In one scene, Marshall tells Alexis that the only reason people fall in love is propinquity. Simple proximity. Alexis passionately disagrees. And so does Dale at the end of the play when he delivers his final essay to Alexis:
Here's my essay. Revised. Very asshole, but it has a climax, Miss Saunders. You won't believe the climax it has. (beat)
I didn't write about the House of Usher. I wrote an essay on propinquity, what you said the other day in your office—that it was the cause of love. I hate to tell you this, Miss Saunders, because I like and respect you, but that's a crock, a real crock. Except possibly for meaning number three—I looked it up in the Oxford English Dictionary— which defines propinquity as an affinity of natures and not simple proximity—
She takes his face in her hands and kisses him.3
It is their own affinity of natures that brings them together for this brief moment, and both are changed in the process.

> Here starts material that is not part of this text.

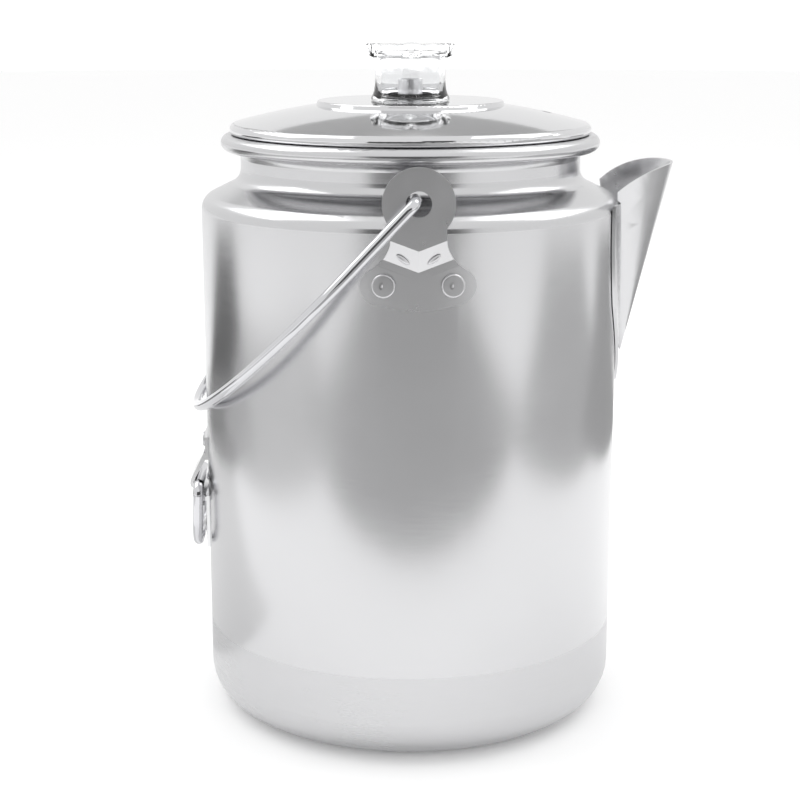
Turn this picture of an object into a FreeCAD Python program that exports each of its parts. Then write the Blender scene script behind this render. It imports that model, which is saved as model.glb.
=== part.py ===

I wrote this short comedy to prove that people fall in love for deeper reasons than proximity, and perhaps I succeeded (the Irish Times said "Propinquity offers great hope and humanity"), but a play or screenplay cannot succeed on message alone.
"If you want to send a message, call Western Union," Samuel Goldwyn once growled, and I agree, but as Anne Lamott wisely reminds us, "A moral position is not a message." You can find wonderful ideas for your screenplay by examining your own beliefs, passion, vision, whatever has the deepest meaning for you, then making a story that shows what you want to say.
"A true plot is an assertion of meaning," asserts Arthur Miller. But it's the plot that must assert. Preaching is deadly in drama—I hate preaching—and, the truth is, it rarely works anyway.
"You can't tell another," Shelby Foote said, "but with hard work and luck, maybe you can show him."
You must show others by creating flesh-and-blood characters going through significant change in specific time-and-place scenes. Screenwriting is an incarnational art. Don't ever lose sight of that.